Funding Committee meeting…
Dr. Fujikawa asked Charles to make the presentation to the funding committee. His primary reason was his often fractured English as well as the passion Charles demonstrated for the project.
“Thank you gentlemen for giving us the opportunity to discuss our project with you,” Charles began. He outlined the scope of the project and the progress they had made. “If you have any questions, I will do my best to answer them.”
“Has time travel actually been achieved?” one of the members asked.
“Yes sir, it has,” Charles said.
“A person has actually gone to the past?”
“Yes sir.” He brought up the map with the pushpins scattered over it. “These are events where people have disappeared without a trace.”
“How do you know any of them went to the past?” another member challenged.
“May I play a video clip for you?”
Using his Apple notebook Charles brought up the TV show from KNHF with the Thornton’s.
“I saw that show,” the man with the question said. “The documented proof was a DNA match wasn’t it?”
“Yes sir, it was,” Charles answered
“What does that have to do with your project?” The man asked.
“We asked and they volunteered to travel back to the town where their daughter lived. They signed a release absolving the school of any liability and then went back through a wormhole.”
“How do you know they went back?” Most of the board members were leaning forward, their interest aroused
“I had arranged for them to leave a message in a prearranged place, then I retrieved the message. It included this.” He passed a laminated dateline of the Boston newspaper with a date of April 17, 1870. “It was left in one of the few buildings from that time still in existence. From here they took a train to Oregon to stay with their daughter and grandson.”
“How is it you know all of this?” the chairman asked.

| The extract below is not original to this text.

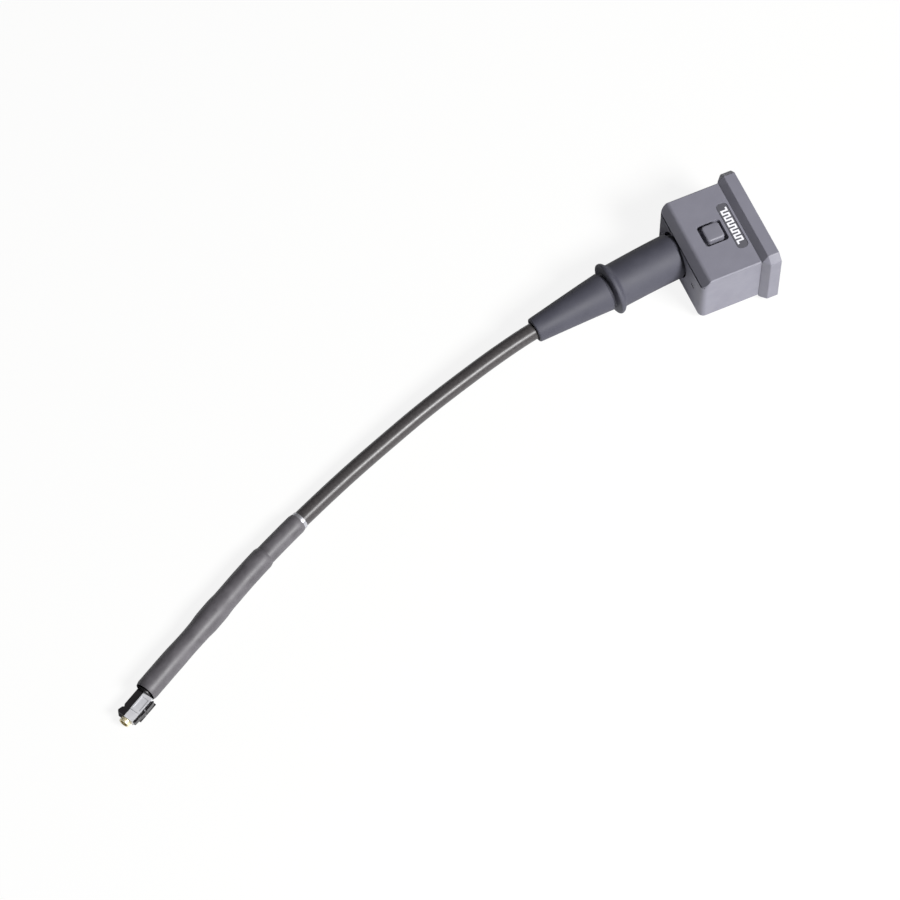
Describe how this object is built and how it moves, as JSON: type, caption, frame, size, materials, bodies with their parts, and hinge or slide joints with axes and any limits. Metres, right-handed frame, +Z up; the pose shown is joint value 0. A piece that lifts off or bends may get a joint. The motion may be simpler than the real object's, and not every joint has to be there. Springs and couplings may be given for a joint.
{
  "type": "probe interface pod with lead",
  "caption": "Small interface pod with a cut-corner mating collar and a push button on top, joined by a short sleeved coaxial lead to a latching push-on tip.",
  "frame": {"origin": "middle of the pod's footprint, on the surface it lies on", "axes": "+X out of the mating collar, +Z up through the button, +Y to the side the boot is offset to; the lead leaves towards -X"},
  "size_m": [0.2783, 0.1038, 0.0286],
  "materials": {
    "case_plastic": "fine moulded texture, satin grey",
    "cover_plastic": "fine moulded texture, satin grey",
    "collar_plastic": "fine moulded texture, satin grey",
    "badge_plastic": "dark inlay with a plain light trace",
    "button_plastic": "satin dark grey",
    "black_plastic": "moulded black",
    "board": "solder-masked board",
    "chip": "moulded",
    "nickel_plate": "nickel plated",
    "steel": "turned",
    "gold_plate": "gold plated",
    "white_insulator": "fluoropolymer",
    "boot_rubber": "matte moulded",
    "cable_jacket": "semi-gloss extruded",
    "shrink_sleeve": "shrunk tubing, satin"
  },
  "bodies": {
    "pod": {"lower_case": "case_plastic", "top_cover": "cover_plastic", "mating_collar": "collar_plastic", "badge_inlay": "badge_plastic", "case_screw_1": "steel", "case_screw_2": "steel", "case_screw_3": "steel", "case_screw_4": "steel", "rear_screw": "steel", "switch_body": "black_plastic", "switch_board": "board", "switch_board_screw_1": "steel", "switch_board_screw_2": "steel", "main_board": "board", "shield_can": "nickel_plate", "amplifier_chip": "chip", "memory_chip": "chip", "lead_socket": "gold_plate", "jack_socket": "gold_plate", "signal_lead": "cable_jacket", "jack_lead": "cable_jacket", "connector_plate": "nickel_plate", "plate_screw_1": "steel", "plate_screw_2": "steel", "plate_screw_3": "steel", "plate_screw_4": "steel", "jack_shell": "gold_plate", "jack_insulator": "white_insulator", "jack_contact": "gold_plate", "contact_block_left": "black_plastic", "contact_block_right": "black_plastic", "pin_barrel_1": "gold_plate", "pin_barrel_2": "gold_plate", "pin_barrel_3": "gold_plate", "pin_barrel_4": "gold_plate", "pin_barrel_5": "gold_plate", "pin_barrel_6": "gold_plate", "strain_relief_boot": "boot_rubber", "crimp_ring": "steel", "cable": "cable_jacket", "cable_ferrule": "steel", "inner_sleeve": "shrink_sleeve", "outer_sleeve": "shrink_sleeve", "tip_housing": "black_plastic", "tip_block": "nickel_plate", "latch_pin": "steel", "tip_barrel": "gold_plate", "tip_insulator": "white_insulator", "tip_contact": "gold_plate"},
    "button": {"button_cap": "button_plastic"},
    "plunger": {"switch_plunger": "steel"},
    "pin_1": {"spring_pin_1": "gold_plate"},
    "pin_2": {"spring_pin_2": "gold_plate"},
    "pin_3": {"spring_pin_3": "gold_plate"},
    "pin_4": {"spring_pin_4": "gold_plate"},
    "pin_5": {"spring_pin_5": "gold_plate"},
    "pin_6": {"spring_pin_6": "gold_plate"},
    "latch": {"latch_lever": "black_plastic"}
  },
  "joints": [
    {"name": "button_press", "type": "slide", "parent": "pod", "child": "button", "axis": [0, 0, -1], "range_m": [0, 0.0005], "stiffness_N_per_m": 1500},
    {"name": "plunger_press", "type": "slide", "parent": "pod", "child": "plunger", "axis": [0, 0, -1], "range_m": [0, 0.0005], "stiffness_N_per_m": 600},
    {"name": "pin_1_press", "type": "slide", "parent": "pod", "child": "pin_1", "axis": [-1, 0, 0], "range_m": [0, 0.0008], "stiffness_N_per_m": 1000},
    {"name": "pin_2_press", "type": "slide", "parent": "pod", "child": "pin_2", "axis": [-1, 0, 0], "range_m": [0, 0.0008], "stiffness_N_per_m": 1000},
    {"name": "pin_3_press", "type": "slide", "parent": "pod", "child": "pin_3", "axis": [-1, 0, 0], "range_m": [0, 0.0008], "stiffness_N_per_m": 1000},
    {"name": "pin_4_press", "type": "slide", "parent": "pod", "child": "pin_4", "axis": [-1, 0, 0], "range_m": [0, 0.0008], "stiffness_N_per_m": 1000},
    {"name": "pin_5_press", "type": "slide", "parent": "pod", "child": "pin_5", "axis": [-1, 0, 0], "range_m": [0, 0.0008], "stiffness_N_per_m": 1000},
    {"name": "pin_6_press", "type": "slide", "parent": "pod", "child": "pin_6", "axis": [-1, 0, 0], "range_m": [0, 0.0008], "stiffness_N_per_m": 1000},
    {"name": "latch_pivot", "type": "hinge", "parent": "pod", "child": "latch", "pos_m": [-0.25501, -0.08022, 0.0035], "axis": [0, 0, 1], "range_deg": [0, 5], "stiffness_Nm_per_rad": 0.02}
  ],
  "couplings": [
    {"joint": "plunger_press", "follows": "button_press", "ratio": 1}
  ]
}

“Mr. Thornton began having heart problems, and his wife sent a message hoping to alert us to the problem so we could try to prevent future problems. The message was a prearrangement with the family living on the farm today, descendants of the pioneer family, and Angela Thornton.”
“My question is the same,” the chairman asked
Charles smiled. He had them “I obtained two doses of Tissue Plasminogen Activator, took it back and administered it. It took care of the problem. I stayed a few days to make sure it worked, and then came home.”
“tPA requires medical training to administer,” one of the board members, who was also a doctor said.
“Yes sir, it does. I have a medical degree from Harvard. I flew with the Boston Emergency Med Flight prior to coming here.”
“Young man, you make a compelling argument. Thank you for telling us your story.”
“I do have one question,” a previously quiet member asked. “Is it possible to travel into the future?”
“Both Albert Einstein and Stephen Hawking have said there is no scientific reason why not, but it’s going to be extremely difficult. It would require a spaceship that could approach the speed of light. That would take an unimaginable amount of energy. In reality those in the international space station do go into the future. One of the Soviet Cosmonauts came back two 100ths of a second in the future. Not much, but it’s a start.”
“Dr. Fujikawa, Dr. Vanlandingham, this has been most enlightening. Thank you for your time,” the chairman said, and brought the meeting to a close.

Later…
“How do you think they received it? Charles asked his boss.
“You did outstanding job,” Fujikawa enthused. “We might have chance.”